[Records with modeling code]

------------------------------------------------------------

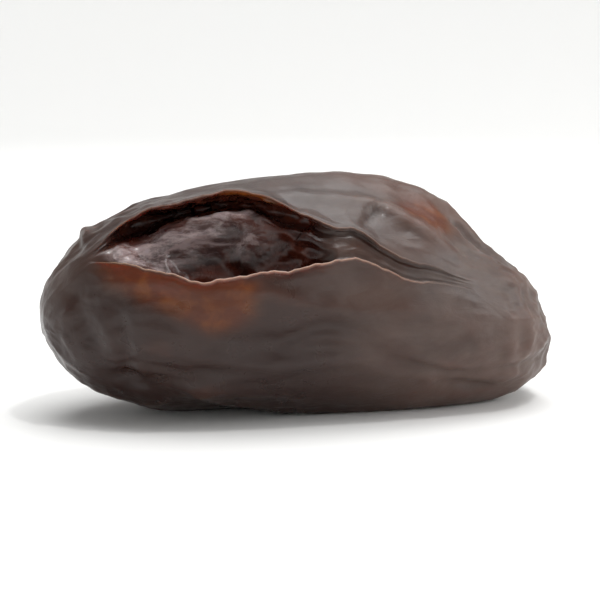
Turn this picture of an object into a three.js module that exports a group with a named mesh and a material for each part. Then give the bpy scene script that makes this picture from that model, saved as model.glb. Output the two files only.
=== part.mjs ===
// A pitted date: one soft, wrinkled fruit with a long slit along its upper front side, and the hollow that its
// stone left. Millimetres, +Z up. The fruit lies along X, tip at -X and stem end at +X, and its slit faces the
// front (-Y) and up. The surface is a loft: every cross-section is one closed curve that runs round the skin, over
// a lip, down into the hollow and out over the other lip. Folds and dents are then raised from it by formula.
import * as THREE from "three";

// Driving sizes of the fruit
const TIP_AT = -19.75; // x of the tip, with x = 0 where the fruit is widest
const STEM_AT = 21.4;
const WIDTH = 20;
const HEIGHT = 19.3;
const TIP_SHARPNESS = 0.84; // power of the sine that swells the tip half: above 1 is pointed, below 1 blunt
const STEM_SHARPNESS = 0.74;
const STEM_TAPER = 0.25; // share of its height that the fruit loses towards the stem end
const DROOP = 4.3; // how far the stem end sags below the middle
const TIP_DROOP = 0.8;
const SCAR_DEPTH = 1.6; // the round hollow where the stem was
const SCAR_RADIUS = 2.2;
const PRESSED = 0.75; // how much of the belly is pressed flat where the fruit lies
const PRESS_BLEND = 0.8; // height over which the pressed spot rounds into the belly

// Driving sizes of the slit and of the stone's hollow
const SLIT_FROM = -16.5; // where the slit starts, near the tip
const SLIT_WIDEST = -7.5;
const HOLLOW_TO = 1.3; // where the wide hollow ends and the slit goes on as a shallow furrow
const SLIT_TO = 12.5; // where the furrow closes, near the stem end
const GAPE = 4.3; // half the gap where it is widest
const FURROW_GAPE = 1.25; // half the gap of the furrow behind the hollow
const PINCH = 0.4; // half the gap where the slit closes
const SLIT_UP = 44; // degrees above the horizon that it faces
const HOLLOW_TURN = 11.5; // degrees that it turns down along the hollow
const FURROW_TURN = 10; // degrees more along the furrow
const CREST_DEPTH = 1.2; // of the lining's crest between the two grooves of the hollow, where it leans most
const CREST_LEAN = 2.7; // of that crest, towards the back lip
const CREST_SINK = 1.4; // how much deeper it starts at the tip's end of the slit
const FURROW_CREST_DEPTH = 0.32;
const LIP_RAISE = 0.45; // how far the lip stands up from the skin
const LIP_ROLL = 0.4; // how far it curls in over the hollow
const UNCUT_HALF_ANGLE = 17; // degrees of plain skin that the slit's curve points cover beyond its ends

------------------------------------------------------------

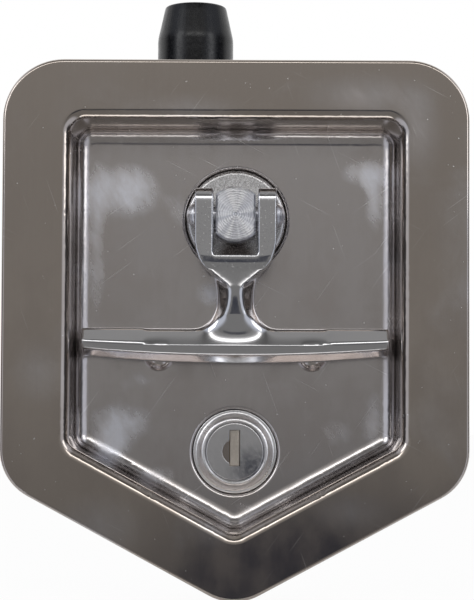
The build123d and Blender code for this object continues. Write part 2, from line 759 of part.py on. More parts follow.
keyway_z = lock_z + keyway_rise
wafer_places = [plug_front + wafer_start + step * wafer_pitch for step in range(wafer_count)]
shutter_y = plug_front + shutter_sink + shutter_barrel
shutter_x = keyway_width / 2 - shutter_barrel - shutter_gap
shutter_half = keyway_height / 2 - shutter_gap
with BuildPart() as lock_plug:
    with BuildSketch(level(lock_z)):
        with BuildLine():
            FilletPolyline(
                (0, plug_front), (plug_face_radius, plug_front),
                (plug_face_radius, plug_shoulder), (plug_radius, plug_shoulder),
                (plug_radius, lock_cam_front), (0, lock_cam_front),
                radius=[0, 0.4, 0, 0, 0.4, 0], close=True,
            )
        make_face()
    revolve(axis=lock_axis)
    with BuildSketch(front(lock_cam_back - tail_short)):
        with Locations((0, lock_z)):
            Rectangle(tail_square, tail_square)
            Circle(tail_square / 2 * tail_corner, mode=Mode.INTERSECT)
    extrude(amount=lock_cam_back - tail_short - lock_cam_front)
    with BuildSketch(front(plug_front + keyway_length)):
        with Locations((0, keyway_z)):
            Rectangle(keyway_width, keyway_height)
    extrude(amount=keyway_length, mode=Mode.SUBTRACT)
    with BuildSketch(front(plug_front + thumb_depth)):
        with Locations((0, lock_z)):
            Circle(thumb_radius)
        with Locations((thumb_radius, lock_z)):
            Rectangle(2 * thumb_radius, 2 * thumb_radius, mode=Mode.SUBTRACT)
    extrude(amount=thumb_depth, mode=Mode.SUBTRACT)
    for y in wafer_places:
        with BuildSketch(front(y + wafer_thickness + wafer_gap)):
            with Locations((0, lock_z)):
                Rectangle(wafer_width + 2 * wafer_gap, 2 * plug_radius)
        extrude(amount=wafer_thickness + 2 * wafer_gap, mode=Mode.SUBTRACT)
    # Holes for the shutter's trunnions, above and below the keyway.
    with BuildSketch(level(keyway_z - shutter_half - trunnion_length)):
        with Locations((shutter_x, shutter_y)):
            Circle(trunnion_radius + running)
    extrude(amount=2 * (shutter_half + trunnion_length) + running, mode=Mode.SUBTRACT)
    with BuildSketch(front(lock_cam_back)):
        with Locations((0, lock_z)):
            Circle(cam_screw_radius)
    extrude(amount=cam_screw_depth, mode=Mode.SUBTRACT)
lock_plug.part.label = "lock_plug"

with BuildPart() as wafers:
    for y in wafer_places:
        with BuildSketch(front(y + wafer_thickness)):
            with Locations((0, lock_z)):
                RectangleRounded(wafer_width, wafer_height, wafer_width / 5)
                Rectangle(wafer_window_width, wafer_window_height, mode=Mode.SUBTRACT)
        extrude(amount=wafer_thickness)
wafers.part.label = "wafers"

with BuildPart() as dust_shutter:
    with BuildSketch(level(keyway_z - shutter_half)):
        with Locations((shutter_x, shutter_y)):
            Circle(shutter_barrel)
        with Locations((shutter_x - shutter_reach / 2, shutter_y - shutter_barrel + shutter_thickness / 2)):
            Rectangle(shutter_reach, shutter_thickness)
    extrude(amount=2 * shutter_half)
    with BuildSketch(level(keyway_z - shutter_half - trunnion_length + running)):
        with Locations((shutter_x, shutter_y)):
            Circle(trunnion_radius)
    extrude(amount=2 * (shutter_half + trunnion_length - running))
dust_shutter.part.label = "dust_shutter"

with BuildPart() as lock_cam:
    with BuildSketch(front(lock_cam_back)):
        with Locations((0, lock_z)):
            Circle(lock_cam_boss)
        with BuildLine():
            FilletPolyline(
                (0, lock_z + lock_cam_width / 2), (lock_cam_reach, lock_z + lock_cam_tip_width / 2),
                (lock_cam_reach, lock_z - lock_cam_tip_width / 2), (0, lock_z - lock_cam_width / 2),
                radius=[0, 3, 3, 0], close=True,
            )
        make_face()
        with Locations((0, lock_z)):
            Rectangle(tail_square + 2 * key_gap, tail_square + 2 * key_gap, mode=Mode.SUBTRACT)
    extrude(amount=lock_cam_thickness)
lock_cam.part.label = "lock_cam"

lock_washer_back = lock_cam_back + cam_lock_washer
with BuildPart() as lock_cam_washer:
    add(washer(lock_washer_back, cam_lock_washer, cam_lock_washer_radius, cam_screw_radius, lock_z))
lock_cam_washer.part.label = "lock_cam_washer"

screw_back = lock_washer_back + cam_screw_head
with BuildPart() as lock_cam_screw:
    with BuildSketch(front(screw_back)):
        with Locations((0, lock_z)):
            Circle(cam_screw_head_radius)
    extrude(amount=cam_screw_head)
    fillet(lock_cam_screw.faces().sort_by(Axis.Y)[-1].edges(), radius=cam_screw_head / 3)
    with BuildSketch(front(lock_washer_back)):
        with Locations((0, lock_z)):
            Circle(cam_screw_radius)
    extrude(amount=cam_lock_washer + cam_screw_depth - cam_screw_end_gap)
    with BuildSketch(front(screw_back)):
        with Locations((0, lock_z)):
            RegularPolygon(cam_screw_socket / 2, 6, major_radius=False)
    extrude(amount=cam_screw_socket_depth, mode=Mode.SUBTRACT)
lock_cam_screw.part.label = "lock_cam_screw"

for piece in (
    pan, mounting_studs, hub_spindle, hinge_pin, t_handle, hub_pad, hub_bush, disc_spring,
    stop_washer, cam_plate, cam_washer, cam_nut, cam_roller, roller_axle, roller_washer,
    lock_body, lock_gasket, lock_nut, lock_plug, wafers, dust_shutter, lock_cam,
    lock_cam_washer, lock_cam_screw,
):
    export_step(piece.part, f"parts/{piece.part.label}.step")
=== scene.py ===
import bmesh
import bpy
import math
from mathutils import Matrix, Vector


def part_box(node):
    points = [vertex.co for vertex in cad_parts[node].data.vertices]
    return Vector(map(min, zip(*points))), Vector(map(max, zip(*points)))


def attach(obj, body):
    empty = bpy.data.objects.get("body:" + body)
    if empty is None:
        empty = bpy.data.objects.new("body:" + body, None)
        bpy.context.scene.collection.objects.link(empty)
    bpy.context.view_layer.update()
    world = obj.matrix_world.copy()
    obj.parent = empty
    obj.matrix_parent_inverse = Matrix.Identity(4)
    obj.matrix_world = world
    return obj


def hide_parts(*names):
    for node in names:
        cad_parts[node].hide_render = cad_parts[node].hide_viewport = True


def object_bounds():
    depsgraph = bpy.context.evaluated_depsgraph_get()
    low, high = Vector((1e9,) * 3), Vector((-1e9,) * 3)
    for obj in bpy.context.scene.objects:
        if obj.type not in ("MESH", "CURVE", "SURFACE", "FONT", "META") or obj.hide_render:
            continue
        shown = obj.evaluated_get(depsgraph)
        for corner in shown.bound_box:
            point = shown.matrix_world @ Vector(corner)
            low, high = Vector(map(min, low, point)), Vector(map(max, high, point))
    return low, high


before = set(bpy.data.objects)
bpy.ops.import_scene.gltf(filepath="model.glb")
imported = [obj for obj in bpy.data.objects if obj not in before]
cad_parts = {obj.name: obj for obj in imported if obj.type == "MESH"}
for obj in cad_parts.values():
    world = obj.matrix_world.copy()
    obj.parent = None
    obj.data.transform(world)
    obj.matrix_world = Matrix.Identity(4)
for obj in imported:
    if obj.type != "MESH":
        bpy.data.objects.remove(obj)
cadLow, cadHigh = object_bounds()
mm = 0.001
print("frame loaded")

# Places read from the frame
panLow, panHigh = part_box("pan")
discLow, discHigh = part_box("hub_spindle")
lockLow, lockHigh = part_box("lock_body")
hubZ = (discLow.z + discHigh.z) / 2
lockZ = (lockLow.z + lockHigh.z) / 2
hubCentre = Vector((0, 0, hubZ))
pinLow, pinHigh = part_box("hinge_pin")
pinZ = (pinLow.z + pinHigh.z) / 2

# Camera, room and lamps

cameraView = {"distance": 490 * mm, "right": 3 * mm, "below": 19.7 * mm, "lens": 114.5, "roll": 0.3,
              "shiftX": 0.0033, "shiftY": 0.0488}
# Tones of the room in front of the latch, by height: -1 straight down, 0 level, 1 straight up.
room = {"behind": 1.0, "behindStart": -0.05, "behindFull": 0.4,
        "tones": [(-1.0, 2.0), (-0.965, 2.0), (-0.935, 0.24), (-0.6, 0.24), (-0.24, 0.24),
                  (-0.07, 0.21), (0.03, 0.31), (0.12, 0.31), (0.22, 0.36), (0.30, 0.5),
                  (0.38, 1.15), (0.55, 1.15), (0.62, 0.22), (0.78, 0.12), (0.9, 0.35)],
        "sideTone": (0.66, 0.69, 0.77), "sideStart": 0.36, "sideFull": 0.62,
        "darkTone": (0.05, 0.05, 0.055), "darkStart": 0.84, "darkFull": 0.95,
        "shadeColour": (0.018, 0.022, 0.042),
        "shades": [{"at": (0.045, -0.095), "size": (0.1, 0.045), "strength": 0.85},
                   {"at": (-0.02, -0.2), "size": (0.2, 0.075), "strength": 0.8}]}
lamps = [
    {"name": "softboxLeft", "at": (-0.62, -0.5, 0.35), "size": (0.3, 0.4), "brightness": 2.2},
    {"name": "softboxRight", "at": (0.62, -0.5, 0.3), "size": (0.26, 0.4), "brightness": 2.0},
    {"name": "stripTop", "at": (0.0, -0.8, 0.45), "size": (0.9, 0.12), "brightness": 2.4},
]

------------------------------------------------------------

__The exercise__:
Exactly the lines above from the one with "for piece in" to the one with "point = shown.matrix_world", both included, are to be quoted; leave the rest out.

__In response__:
for piece in (
    pan, mounting_studs, hub_spindle, hinge_pin, t_handle, hub_pad, hub_bush, disc_spring,
    stop_washer, cam_plate, cam_washer, cam_nut, cam_roller, roller_axle, roller_washer,
    lock_body, lock_gasket, lock_nut, lock_plug, wafers, dust_shutter, lock_cam,
    lock_cam_washer, lock_cam_screw,
):
    export_step(piece.part, f"parts/{piece.part.label}.step")
=== scene.py ===
import bmesh
import bpy
import math
from mathutils import Matrix, Vector


def part_box(node):
    points = [vertex.co for vertex in cad_parts[node].data.vertices]
    return Vector(map(min, zip(*points))), Vector(map(max, zip(*points)))


def attach(obj, body):
    empty = bpy.data.objects.get("body:" + body)
    if empty is None:
        empty = bpy.data.objects.new("body:" + body, None)
        bpy.context.scene.collection.objects.link(empty)
    bpy.context.view_layer.update()
    world = obj.matrix_world.copy()
    obj.parent = empty
    obj.matrix_parent_inverse = Matrix.Identity(4)
    obj.matrix_world = world
    return obj


def hide_parts(*names):
    for node in names:
        cad_parts[node].hide_render = cad_parts[node].hide_viewport = True


def object_bounds():
    depsgraph = bpy.context.evaluated_depsgraph_get()
    low, high = Vector((1e9,) * 3), Vector((-1e9,) * 3)
    for obj in bpy.context.scene.objects:
        if obj.type not in ("MESH", "CURVE", "SURFACE", "FONT", "META") or obj.hide_render:
            continue
        shown = obj.evaluated_get(depsgraph)
        for corner in shown.bound_box:
            point = shown.matrix_world @ Vector(corner)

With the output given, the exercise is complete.